İsa, Baba’nın yolladığı ve başkanlar tarafından hırpalanmış ya da öldürülmüş olan birçok peygamberlerden sonra son olarak yollanmış Oğul’dur: Ondan sonra Allah tarafından kimse gelmeyecektir. O, halk tarafından reddedilirse, ziyafete davet başkalarına yapılacak, sokaktaki “iyi ve kötüler” çağrılacak. Bu benzetme ile İsa kendi ölümünü önceden söylüyor, bunun sorumlusu da başkanlardır, ayrıca O’nu daha hiç tanımamış olanlar, hatta on emri bilmeyen, bunun için ”kötü” denen paganların da tövbe edeceklerini belirtiyor.
İsa başka bir öğreti daha vermek istiyor, bunu özellikle öğrencilerine, yani Kilise’ye bırakıyor. Allah’ın davetini kabul edenler ve Oğul’un düğün ziyafetine katılanlar, ”kötüler” dahil, yine de uyanık olmalıdırlar. Onlar düğün kıyafetini giymeye dikkat etmeliler.
Bu uyarı önemlidir, onun anlamı şudur: İsa’yı onun verebileceği sevinç ve heyecanlar için veya diğerleriyle kendini iyi hissetmenin zevki için ya da kendisini iyi bir insan sayabilmek için aramak, kolaydır. Bu şekilde yaşayan bir Hristiyan kendini göstermek ister, düğünü yani Kralın Oğlunun sevgisini her şeyin üzerinde tutmaz! Allah’ın davetinden gerçekten sevinebilen kişi; ancak ve ancak O’nun verdiği kıyafete bürünendir, ancak ve ancak İsa tarafından kurtulmayı kabul edendir.
Düğün kıyafeti giymeyi reddeden; kendi iyiliği sayesinde, kendi emirlere uyma kabiliyeti ve kendi erdemleri sayesinde düğüne katılmaya hakkı var olduğunu düşünendir.

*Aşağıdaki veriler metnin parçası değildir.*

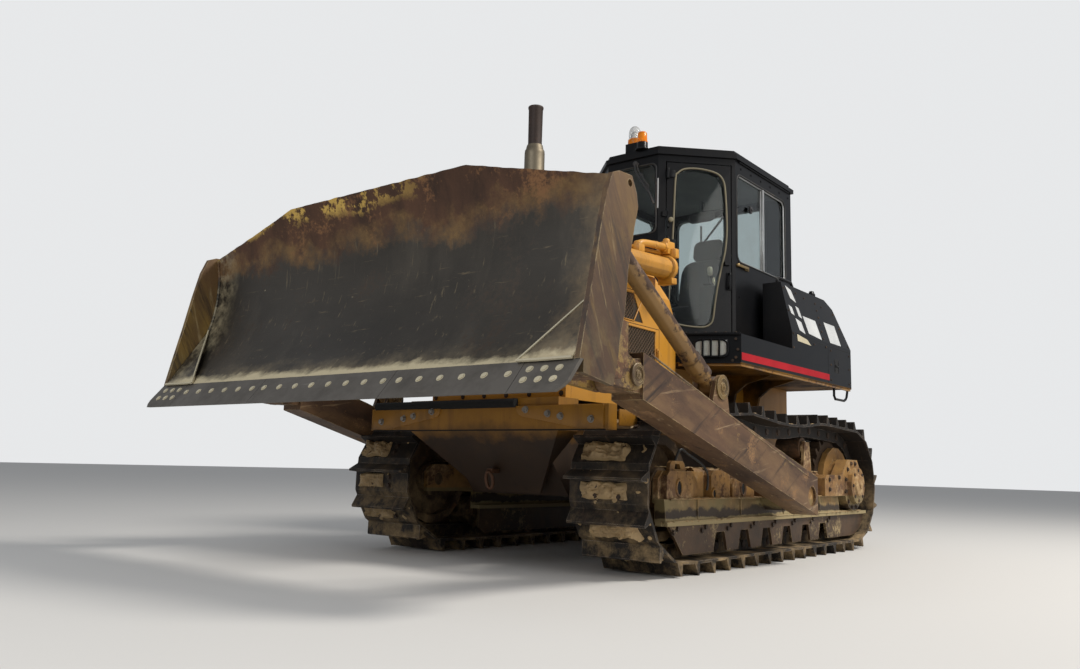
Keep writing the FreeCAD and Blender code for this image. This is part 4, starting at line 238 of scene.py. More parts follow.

Allah’ın davetinden ve O’nun sevgisinden faydalanabilmek için gerekli olan düğün kıyafeti; İsa’nın ölümüne girmeyi, O’nunla haçı taşımayı kabul eden alçakgönüllülüktür. Damadın sevgisini belirten bu düğün kıyafeti olmayan, İsa’nın ölümüne ve dirilişine katılmayı sağlayan vaftizi reddedendir, kendisini İsa’ya ait olarak tanıtmayandır: Bu kişi, Kilise’sine katılamaz, İsa ile ziyafete oturamaz, Ona ait olanlarla komünyonu, birliği paylaşamaz.
Düğün kıyafeti, hak edilmemiş bir armağandır. Onu giyen, minnettardır, kendisinin herkesin önünde teşekkür etmek mecbur olduğunu bilmektedir, çünkü kendisinde kendisinin aldığı ve hala almakta olduğu kıyafeti hak eden hiçbir şey olmamaktadır.
Düğün kıyafetini giyen kendini davet edenin sevgisinden mutludur ve onun başka hiçbir şeye ihtiyacı yoktur. Aziz Pavlus ile birlikte şunu söyleyebilirdi: ”İster tok ister aç olayım, ister bollukta ister ihtiyaçta olayım, her durumda ve her koşulda yaşamanın sırrını öğrendim. Beni güçlendirenin aracılığıyla her şeyi yapabilirim”. Hristiyan’nın sevinci, yeryüzünün zenginlikleri değiller, bunların eksiği onun için üzüntü değildir çünkü kralın Oğlunun düğün şölenine katılmaktadır, Rab’bin haçına, sevgisinin doluluğuna katılmaktadır.